En 1994, J’ai participé à mon premier Ironman, Après 12 heures d’efforts, j’étais encore bien. J’ai donc cherché pour trouver quelque chose de plus long : le double Ironman (ndr : 7,6 km de nage, 360 km de vélo et 84,4 km de course), mais qui n’existait qu’en Europe. J’ai envoyé des demandes d’informations en France. C’est seulement en 2000 que j’ai sauté pas en participant au premier double Ironman de Lévis, au Québec (ndr : 7ème place – en 29 heures 11 minutes). Puis en 2001, j’ai fait partie de la « délégation » de 4 Québécois à participer au Championnat du monde d'Ultratriathlon de Fontanil, en France (ndr : un triple Ironman : 11,4 km de natation, 540 km de vélo et 126,6 km de course à pied), où j’ai fini à la 14ème position en 50 heures et 50 minutes.
Qu’est-ce qui vous a plus dans ce sport ?
L’envie d’aller encore plus loin, de voir jusqu’où peut aller son corps. Dans le petit monde de de l’ultra-triathlon, entre 150 et 200 athlètes, j’y ai trouvé une famille, avec un noyau fort d’amis, une chose qu’il n’y a pas dans L’ironman, trop tape-à-l’œil et commercial. L’esprit de L’ultra-triahlon est basé sur la fraternité et la camaraderie : le premier reste à l’arrivée pour attendre et féliciter les derniers. C’est une loi non écrite, mais qui montre bien le respect que tous les athlètes ont les uns pour les autres.
Quels sont vos projets et objectifs pour 2013 ?
En septembre 2013, il va y avoir, en Italie, un triple décairoman, soit 30 triathlons distance Ironman en 30 jours. Dans l’histoire du sport, cela ne s’est jamais fait. Il y aura une trentaine de participants. On n’est même pas sûr que quelqu’un puisse s’y rendre jusqu’au bout. C’est un projet très excitant, c’est le défi d’une vie et je compte bien en être ! Mais cela demande une grosse logistique et de l’argent, au moins 10 000 dollars. Je vais donc devoir faire des levés de fond, même si je n’aime pas quêter. Depuis que je fais ce sport, j’ai rencontré du monde, certains m’ont fait des promesses mais ne les ont pas tenues. J‘ai perdu beaucoup de temps à cause de ça. Seulement, pour cette course, je n’ai pas le choix, je dois trouver des financements.
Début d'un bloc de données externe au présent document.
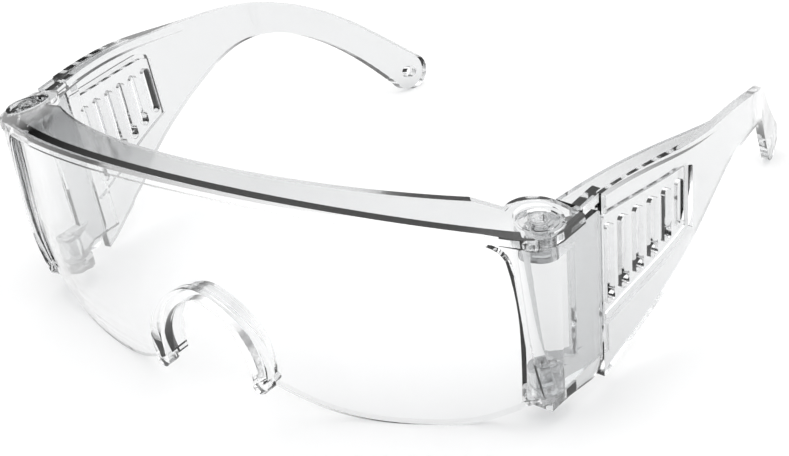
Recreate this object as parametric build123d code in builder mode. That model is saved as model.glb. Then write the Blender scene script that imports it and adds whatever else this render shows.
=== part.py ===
"""Clear over-glasses safety spectacles: a one-piece front, two vented temples and four hinge pins.

Frame: +X is the wearer's left, +Y points back towards the ears, +Z is up, in millimetres.
The open spectacles stand on the lower edge of the lens and on both temple tips, at Z = 0.
A temple is drawn in the frame of its own hinge: u outward, v rearward, w up along the pins.
"""
import os
from math import cos, radians, sin, sqrt, tan
from build123d import *

# ---- driving dimensions: lens and brow ----
lens_radius = 132.0        # plan radius of the front face
lens_front_y = -74.3       # foremost point of the lens
lens_wall = 2.0
lens_half = 71.2           # half width, out to the crease at each side
tuck_from = 25.0           # the lens is upright above this height
tuck_radius = 69.4         # and bends back below it, with this radius in side view
brow_top = 57.5            # top of the ledge in the middle
brow_end = 48.2            # top of the ledge above the creases
ledge_thick = 2.2
ledge_rear_y = -66.8       # rear edge of the ledge in the middle
ledge_neck = (58.0, -48.9)             # where the curved rear edge turns out to the hinge
ledge_outer = 78.4         # outer edge, above the side return
lip_reach = 1.5            # how far the brow lip and the pane's frame stand in front of the lens
lip_height = 2.7
lip_half = 67.0            # where the ledge's front edge leaves the lip
frame_top_x = 69.8         # half width of the framed pane at its upper corners
frame_bulge = (71.2, 29.0)             # widest point of the pane
frame_foot_x = 66.0        # half width that its sides would have at Z = 0
frame_foot_z = 7.9         # lower end of the frame
frame_corner_r = 6.0       # upper corners of the pane

# ---- driving dimensions: side returns ----
side_wall = 1.6
side_foot_x = 73.0         # outer face at Z = 0, before the lean
side_front = (70.8, -54.6)             # front edge, just proud of the lens
side_bend = 8.0            # depth of the rounded front corner
side_rear_y = -32.0        # trailing edge
side_rear_top = 44.0       # height of the return behind the ledge
side_fillets = (2.0, 8.0, 4.0, 1.2)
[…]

Comment cela se passe avec vos commanditaires ? Est-ce difficile d’en trouver ?
J’ai plusieurs entreprises qui m’aident, comme Ecco, Apogée, Synergie… mais ce sont surtout au niveau du service et du matériel. Pour le support, financier, c’est très difficile de trouver des commanditaires. Honnêtement, je suis un passionné de ce sport, mais je suis essoufflé financièrement.
Actuellement, quelle est votre situation professionnelle ?
Je travaille en psychiatrie à l’hôpital Sacré-Cœur. Je suis professeur de spinning, de course à pied. Je donne aussi des conférences dans les entreprises et dans les écoles, primaires, secondaires et Cégep. C’est important de leur expliquer, spécialement aux jeunes, comment fonctionne le corps humain, quels sont les mécanismes et les phénomènes derrière l’activité physique.
Vous avez des journées et des semaines bien chargées. Est-ce que vous arrivez quand même à aérer l’esprit avec d’autres activités ?
Oui, je suis quelqu’un de simple et curieux de nature. Je m’intéresse à beaucoup de choses, comme l’actualité, la science… Le sport aussi, mais uniquement le sport amateur, pas le sport professionnel qui prend une place bien trop grande de nos jours. Ça en devient honteux. Je lis beaucoup, j’écoute la radio car j’en ai fait pendant 15 ans.